Records with modeling code:

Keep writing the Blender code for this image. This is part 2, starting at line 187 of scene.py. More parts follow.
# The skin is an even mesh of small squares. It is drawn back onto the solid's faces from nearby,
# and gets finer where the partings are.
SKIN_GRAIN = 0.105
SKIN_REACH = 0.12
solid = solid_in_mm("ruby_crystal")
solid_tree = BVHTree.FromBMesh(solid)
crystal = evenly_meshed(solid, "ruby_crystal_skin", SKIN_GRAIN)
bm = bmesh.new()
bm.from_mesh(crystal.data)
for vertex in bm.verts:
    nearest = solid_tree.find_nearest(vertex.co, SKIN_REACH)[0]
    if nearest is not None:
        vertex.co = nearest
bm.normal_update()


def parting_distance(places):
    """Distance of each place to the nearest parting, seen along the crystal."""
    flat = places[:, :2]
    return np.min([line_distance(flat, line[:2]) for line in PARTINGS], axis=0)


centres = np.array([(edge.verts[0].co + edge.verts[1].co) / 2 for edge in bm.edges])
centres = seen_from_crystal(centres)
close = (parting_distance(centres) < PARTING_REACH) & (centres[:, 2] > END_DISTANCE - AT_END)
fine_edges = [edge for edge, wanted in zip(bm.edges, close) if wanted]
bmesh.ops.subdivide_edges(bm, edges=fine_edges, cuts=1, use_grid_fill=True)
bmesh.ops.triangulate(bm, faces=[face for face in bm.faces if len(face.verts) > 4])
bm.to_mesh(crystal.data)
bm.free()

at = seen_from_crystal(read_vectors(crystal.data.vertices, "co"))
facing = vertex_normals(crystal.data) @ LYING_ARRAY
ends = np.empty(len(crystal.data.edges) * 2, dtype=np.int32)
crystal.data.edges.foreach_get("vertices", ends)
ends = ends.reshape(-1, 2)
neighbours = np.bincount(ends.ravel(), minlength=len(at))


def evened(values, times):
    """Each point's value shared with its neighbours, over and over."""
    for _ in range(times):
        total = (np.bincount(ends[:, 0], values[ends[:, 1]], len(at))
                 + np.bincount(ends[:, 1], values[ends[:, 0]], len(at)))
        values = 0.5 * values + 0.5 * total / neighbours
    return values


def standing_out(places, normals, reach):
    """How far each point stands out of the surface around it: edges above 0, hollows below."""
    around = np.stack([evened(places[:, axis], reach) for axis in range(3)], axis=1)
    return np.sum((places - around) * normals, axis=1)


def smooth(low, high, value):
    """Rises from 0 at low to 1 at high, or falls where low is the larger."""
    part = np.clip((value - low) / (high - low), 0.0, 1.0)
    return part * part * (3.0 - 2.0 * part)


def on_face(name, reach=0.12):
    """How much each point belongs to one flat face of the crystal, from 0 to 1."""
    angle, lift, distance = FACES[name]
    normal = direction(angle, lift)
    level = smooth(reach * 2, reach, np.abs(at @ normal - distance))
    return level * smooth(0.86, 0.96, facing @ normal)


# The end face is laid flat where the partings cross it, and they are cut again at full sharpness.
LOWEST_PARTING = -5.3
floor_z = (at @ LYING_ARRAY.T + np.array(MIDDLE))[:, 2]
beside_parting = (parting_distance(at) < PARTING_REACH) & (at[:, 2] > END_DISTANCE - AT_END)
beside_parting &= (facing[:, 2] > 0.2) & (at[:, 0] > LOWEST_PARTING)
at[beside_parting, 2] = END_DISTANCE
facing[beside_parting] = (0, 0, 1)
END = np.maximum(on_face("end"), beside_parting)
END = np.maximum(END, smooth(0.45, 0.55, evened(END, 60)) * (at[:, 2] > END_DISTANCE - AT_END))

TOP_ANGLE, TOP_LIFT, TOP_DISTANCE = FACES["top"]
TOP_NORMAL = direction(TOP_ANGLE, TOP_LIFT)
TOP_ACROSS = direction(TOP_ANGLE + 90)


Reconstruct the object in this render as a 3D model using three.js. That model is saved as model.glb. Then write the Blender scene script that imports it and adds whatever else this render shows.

### YOUR INSTRUCTIONS
Copy out the whole listing exactly.

### FULL RESPONSE
Keep writing the Blender code for this image. This is part 2, starting at line 187 of scene.py. More parts follow.
# The skin is an even mesh of small squares. It is drawn back onto the solid's faces from nearby,
# and gets finer where the partings are.
SKIN_GRAIN = 0.105
SKIN_REACH = 0.12
solid = solid_in_mm("ruby_crystal")
solid_tree = BVHTree.FromBMesh(solid)
crystal = evenly_meshed(solid, "ruby_crystal_skin", SKIN_GRAIN)
bm = bmesh.new()
bm.from_mesh(crystal.data)
for vertex in bm.verts:
    nearest = solid_tree.find_nearest(vertex.co, SKIN_REACH)[0]
    if nearest is not None:
        vertex.co = nearest
bm.normal_update()


def parting_distance(places):
    """Distance of each place to the nearest parting, seen along the crystal."""
    flat = places[:, :2]
    return np.min([line_distance(flat, line[:2]) for line in PARTINGS], axis=0)


centres = np.array([(edge.verts[0].co + edge.verts[1].co) / 2 for edge in bm.edges])
centres = seen_from_crystal(centres)
close = (parting_distance(centres) < PARTING_REACH) & (centres[:, 2] > END_DISTANCE - AT_END)
fine_edges = [edge for edge, wanted in zip(bm.edges, close) if wanted]
bmesh.ops.subdivide_edges(bm, edges=fine_edges, cuts=1, use_grid_fill=True)
bmesh.ops.triangulate(bm, faces=[face for face in bm.faces if len(face.verts) > 4])
bm.to_mesh(crystal.data)
bm.free()

at = seen_from_crystal(read_vectors(crystal.data.vertices, "co"))
facing = vertex_normals(crystal.data) @ LYING_ARRAY
ends = np.empty(len(crystal.data.edges) * 2, dtype=np.int32)
crystal.data.edges.foreach_get("vertices", ends)
ends = ends.reshape(-1, 2)
neighbours = np.bincount(ends.ravel(), minlength=len(at))


def evened(values, times):
    """Each point's value shared with its neighbours, over and over."""
    for _ in range(times):
        total = (np.bincount(ends[:, 0], values[ends[:, 1]], len(at))
                 + np.bincount(ends[:, 1], values[ends[:, 0]], len(at)))
        values = 0.5 * values + 0.5 * total / neighbours
    return values


def standing_out(places, normals, reach):
    """How far each point stands out of the surface around it: edges above 0, hollows below."""
    around = np.stack([evened(places[:, axis], reach) for axis in range(3)], axis=1)
    return np.sum((places - around) * normals, axis=1)


def smooth(low, high, value):
    """Rises from 0 at low to 1 at high, or falls where low is the larger."""
    part = np.clip((value - low) / (high - low), 0.0, 1.0)
    return part * part * (3.0 - 2.0 * part)


def on_face(name, reach=0.12):
    """How much each point belongs to one flat face of the crystal, from 0 to 1."""
    angle, lift, distance = FACES[name]
    normal = direction(angle, lift)
    level = smooth(reach * 2, reach, np.abs(at @ normal - distance))
    return level * smooth(0.86, 0.96, facing @ normal)


# The end face is laid flat where the partings cross it, and they are cut again at full sharpness.
LOWEST_PARTING = -5.3
floor_z = (at @ LYING_ARRAY.T + np.array(MIDDLE))[:, 2]
beside_parting = (parting_distance(at) < PARTING_REACH) & (at[:, 2] > END_DISTANCE - AT_END)
beside_parting &= (facing[:, 2] > 0.2) & (at[:, 0] > LOWEST_PARTING)
at[beside_parting, 2] = END_DISTANCE
facing[beside_parting] = (0, 0, 1)
END = np.maximum(on_face("end"), beside_parting)
END = np.maximum(END, smooth(0.45, 0.55, evened(END, 60)) * (at[:, 2] > END_DISTANCE - AT_END))

TOP_ANGLE, TOP_LIFT, TOP_DISTANCE = FACES["top"]
TOP_NORMAL = direction(TOP_ANGLE, TOP_LIFT)
TOP_ACROSS = direction(TOP_ANGLE + 90)


Reconstruct the object in this render as a 3D model using three.js. That model is saved as model.glb. Then write the Blender scene script that imports it and adds whatever else this render shows.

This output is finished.